The other day a colonel of the air service gave us a most interesting lecture. The object of these lectures was to bring the air service and infantry closer to-gether. It is an excellent idea as we don’t know anything more about the air service than you do at home.

It must be grand up in the hills about Heffly Creek now. I see by the Kamloops paper that they are putting a closed season on the grouse family for three years. It seems that the old war has affected the whole world.

I have not yet received the parcel you mentioned in your letter from Victoria but thanks all the same old girl for thinking about it.

I write this lying on some green grass in a little French village. There is a small vegetable garden in front of me around whose fence bright coloured morning glories etc. are growing. The fruit is ripening now so many half ripe apples, plums etc. disappear from the neighboring trees. I think the french kids must borrow them during the night or are they taken by----??? I wonder if they are so greedy.
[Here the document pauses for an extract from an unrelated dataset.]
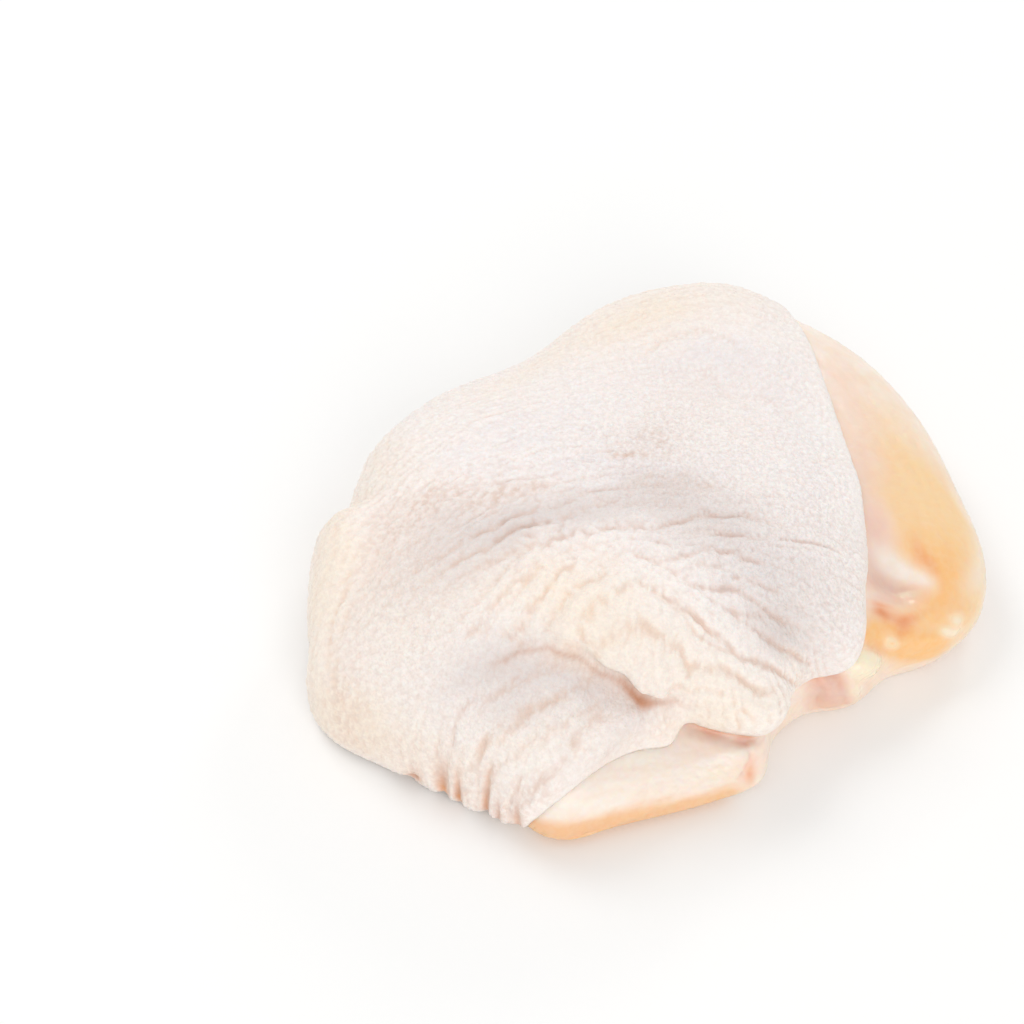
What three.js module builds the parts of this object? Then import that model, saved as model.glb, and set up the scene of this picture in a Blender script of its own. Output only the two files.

When you write please tell me how the garden came off this year, and if the potato patch on the adjacent lot was of any use after all. Would you please ask Dad to write and tell me what he thinks of taking up land by proxie - for me in my absence. Please tell him too that if a person serving in France takes up land his time in France is counted as that on the land. The Batch boys are thinking of trying the scheme.

Well old girl write when you can. Doug and I met Mr.Homer Taylor in the trenches. He was a corporal in the Red Cross section.

Your loving brother,
Sid.

 

[Editor’s note: Transcription provided by collection donor.]